# start of Extracted records
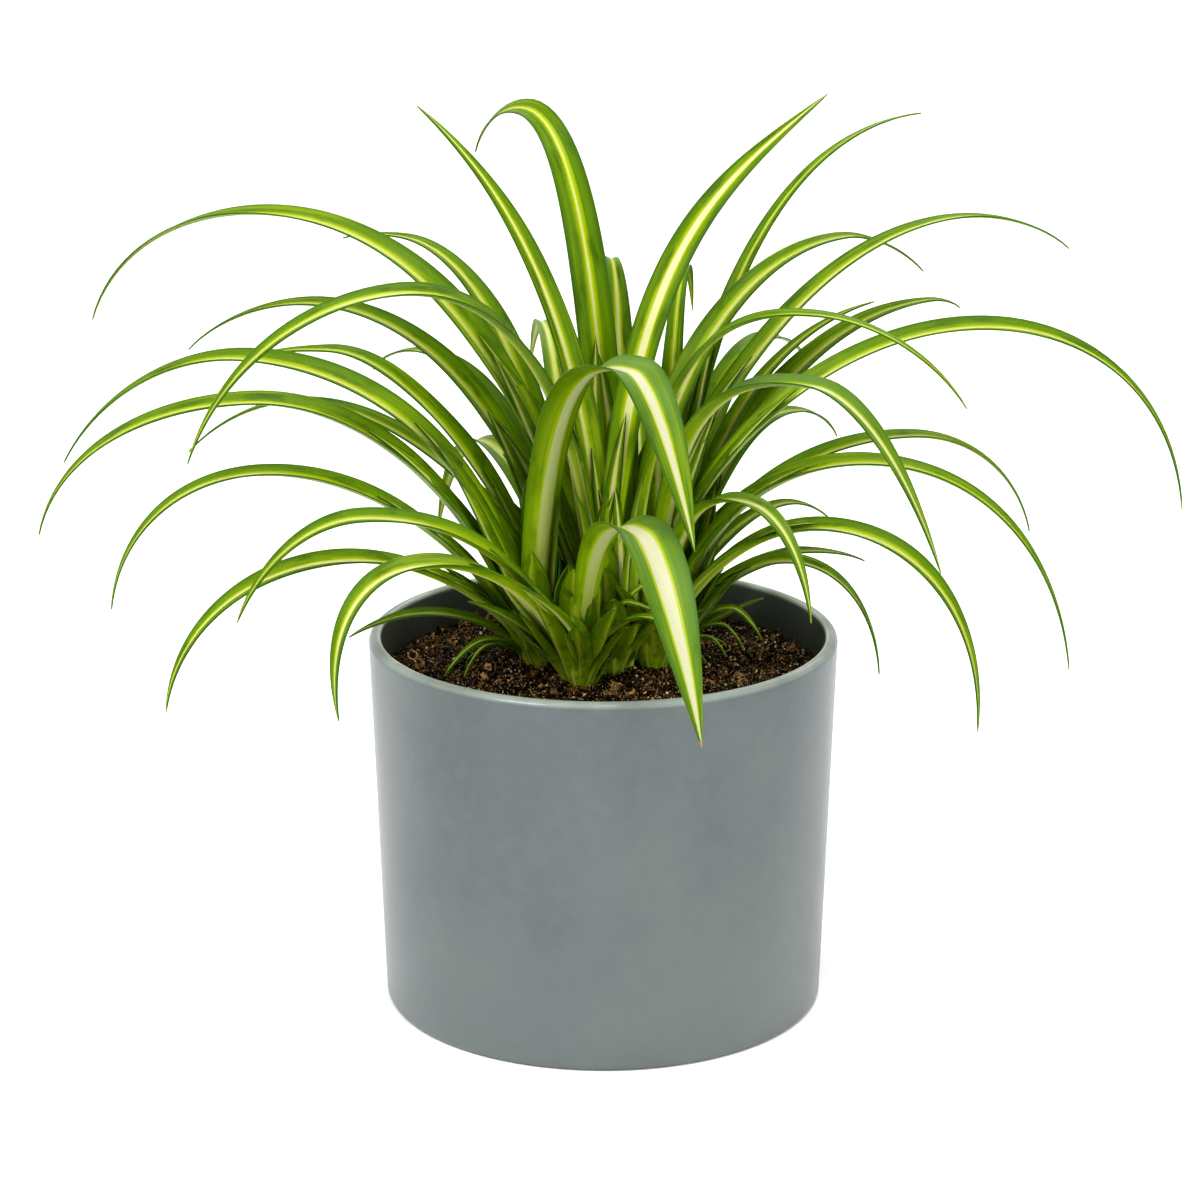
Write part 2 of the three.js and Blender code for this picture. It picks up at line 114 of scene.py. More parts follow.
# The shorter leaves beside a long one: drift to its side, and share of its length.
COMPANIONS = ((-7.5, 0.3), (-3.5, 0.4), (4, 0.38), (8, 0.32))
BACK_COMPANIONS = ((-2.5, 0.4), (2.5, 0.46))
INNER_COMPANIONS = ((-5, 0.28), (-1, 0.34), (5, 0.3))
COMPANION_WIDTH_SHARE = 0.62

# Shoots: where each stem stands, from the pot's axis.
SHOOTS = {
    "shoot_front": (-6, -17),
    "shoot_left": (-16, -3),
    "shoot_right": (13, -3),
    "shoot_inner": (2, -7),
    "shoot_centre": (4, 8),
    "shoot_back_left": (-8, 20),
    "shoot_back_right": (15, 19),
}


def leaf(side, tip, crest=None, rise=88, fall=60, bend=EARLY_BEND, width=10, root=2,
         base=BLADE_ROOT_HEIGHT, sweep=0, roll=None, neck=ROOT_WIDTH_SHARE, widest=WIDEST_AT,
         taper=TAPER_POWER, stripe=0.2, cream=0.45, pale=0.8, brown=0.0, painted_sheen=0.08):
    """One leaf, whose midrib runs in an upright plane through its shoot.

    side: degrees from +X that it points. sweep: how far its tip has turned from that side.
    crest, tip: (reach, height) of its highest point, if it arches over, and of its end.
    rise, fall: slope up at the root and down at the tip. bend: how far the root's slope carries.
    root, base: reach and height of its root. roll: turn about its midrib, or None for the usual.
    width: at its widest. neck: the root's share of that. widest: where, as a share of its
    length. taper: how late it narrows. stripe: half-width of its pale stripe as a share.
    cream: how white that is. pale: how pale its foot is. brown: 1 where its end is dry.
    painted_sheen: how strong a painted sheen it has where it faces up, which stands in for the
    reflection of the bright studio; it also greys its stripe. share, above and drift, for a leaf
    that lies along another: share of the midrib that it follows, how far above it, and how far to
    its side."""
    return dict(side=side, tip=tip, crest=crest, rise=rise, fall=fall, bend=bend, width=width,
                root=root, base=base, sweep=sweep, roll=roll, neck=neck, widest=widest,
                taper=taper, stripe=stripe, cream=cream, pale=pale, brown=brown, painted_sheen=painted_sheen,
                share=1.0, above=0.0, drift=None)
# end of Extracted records
# start of Extracted records
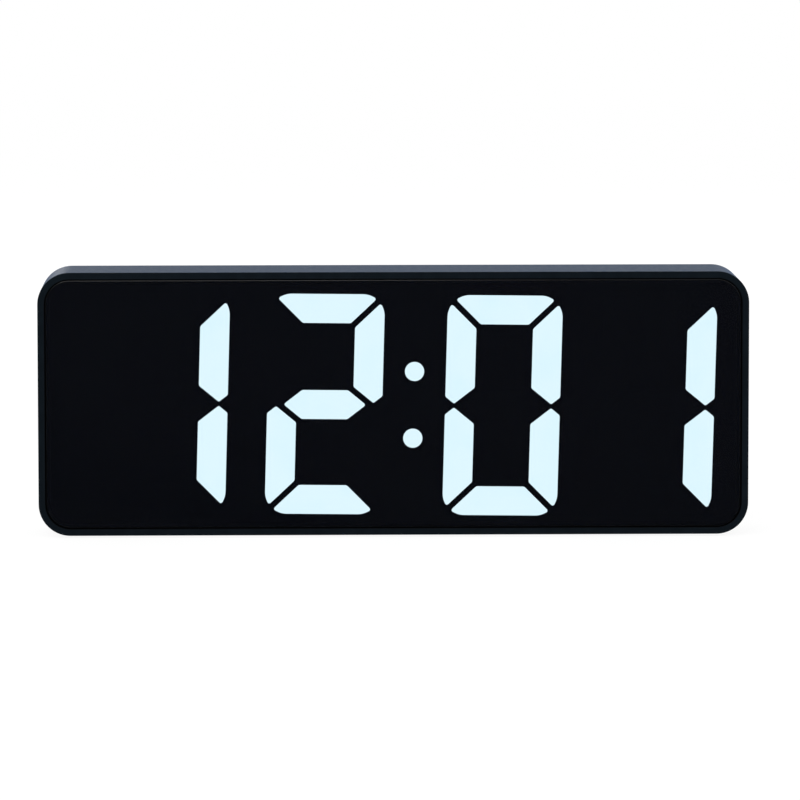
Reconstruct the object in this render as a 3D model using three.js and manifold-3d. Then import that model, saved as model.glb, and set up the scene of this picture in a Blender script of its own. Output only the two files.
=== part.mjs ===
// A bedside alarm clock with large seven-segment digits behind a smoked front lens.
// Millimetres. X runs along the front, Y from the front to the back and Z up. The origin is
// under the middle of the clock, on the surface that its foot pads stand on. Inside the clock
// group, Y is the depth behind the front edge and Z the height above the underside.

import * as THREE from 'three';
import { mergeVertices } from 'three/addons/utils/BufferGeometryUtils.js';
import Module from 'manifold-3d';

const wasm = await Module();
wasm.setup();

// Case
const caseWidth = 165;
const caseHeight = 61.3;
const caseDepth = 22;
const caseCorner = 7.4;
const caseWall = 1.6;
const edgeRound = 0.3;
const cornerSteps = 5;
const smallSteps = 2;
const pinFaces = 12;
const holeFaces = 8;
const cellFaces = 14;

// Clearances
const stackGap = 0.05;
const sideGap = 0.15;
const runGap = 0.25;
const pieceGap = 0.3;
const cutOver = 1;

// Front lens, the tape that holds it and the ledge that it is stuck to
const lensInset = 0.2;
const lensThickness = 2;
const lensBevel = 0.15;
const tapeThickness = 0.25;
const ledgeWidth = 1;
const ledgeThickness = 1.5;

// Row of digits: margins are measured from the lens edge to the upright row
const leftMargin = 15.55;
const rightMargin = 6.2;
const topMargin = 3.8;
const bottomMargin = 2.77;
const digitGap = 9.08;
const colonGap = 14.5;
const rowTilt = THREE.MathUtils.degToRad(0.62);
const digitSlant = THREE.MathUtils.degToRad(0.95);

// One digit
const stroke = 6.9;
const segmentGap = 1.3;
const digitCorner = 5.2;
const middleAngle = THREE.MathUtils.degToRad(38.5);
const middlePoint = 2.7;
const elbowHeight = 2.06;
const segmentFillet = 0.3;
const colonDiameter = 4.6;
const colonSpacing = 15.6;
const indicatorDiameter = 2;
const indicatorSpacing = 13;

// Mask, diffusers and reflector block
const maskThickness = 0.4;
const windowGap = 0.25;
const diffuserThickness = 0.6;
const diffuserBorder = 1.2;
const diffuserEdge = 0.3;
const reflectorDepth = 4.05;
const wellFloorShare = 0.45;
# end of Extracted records
-- Given request --
Of the lines above, extract only those from the line with "Reconstruct the object" to the line with "const cellFaces = 14;", both included, exactly as written.

-- Answer to the exercise --
Reconstruct the object in this render as a 3D model using three.js and manifold-3d. Then import that model, saved as model.glb, and set up the scene of this picture in a Blender script of its own. Output only the two files.
=== part.mjs ===
// A bedside alarm clock with large seven-segment digits behind a smoked front lens.
// Millimetres. X runs along the front, Y from the front to the back and Z up. The origin is
// under the middle of the clock, on the surface that its foot pads stand on. Inside the clock
// group, Y is the depth behind the front edge and Z the height above the underside.

import * as THREE from 'three';
import { mergeVertices } from 'three/addons/utils/BufferGeometryUtils.js';
import Module from 'manifold-3d';

const wasm = await Module();
wasm.setup();

// Case
const caseWidth = 165;
const caseHeight = 61.3;
const caseDepth = 22;
const caseCorner = 7.4;
const caseWall = 1.6;
const edgeRound = 0.3;
const cornerSteps = 5;
const smallSteps = 2;
const pinFaces = 12;
const holeFaces = 8;
const cellFaces = 14;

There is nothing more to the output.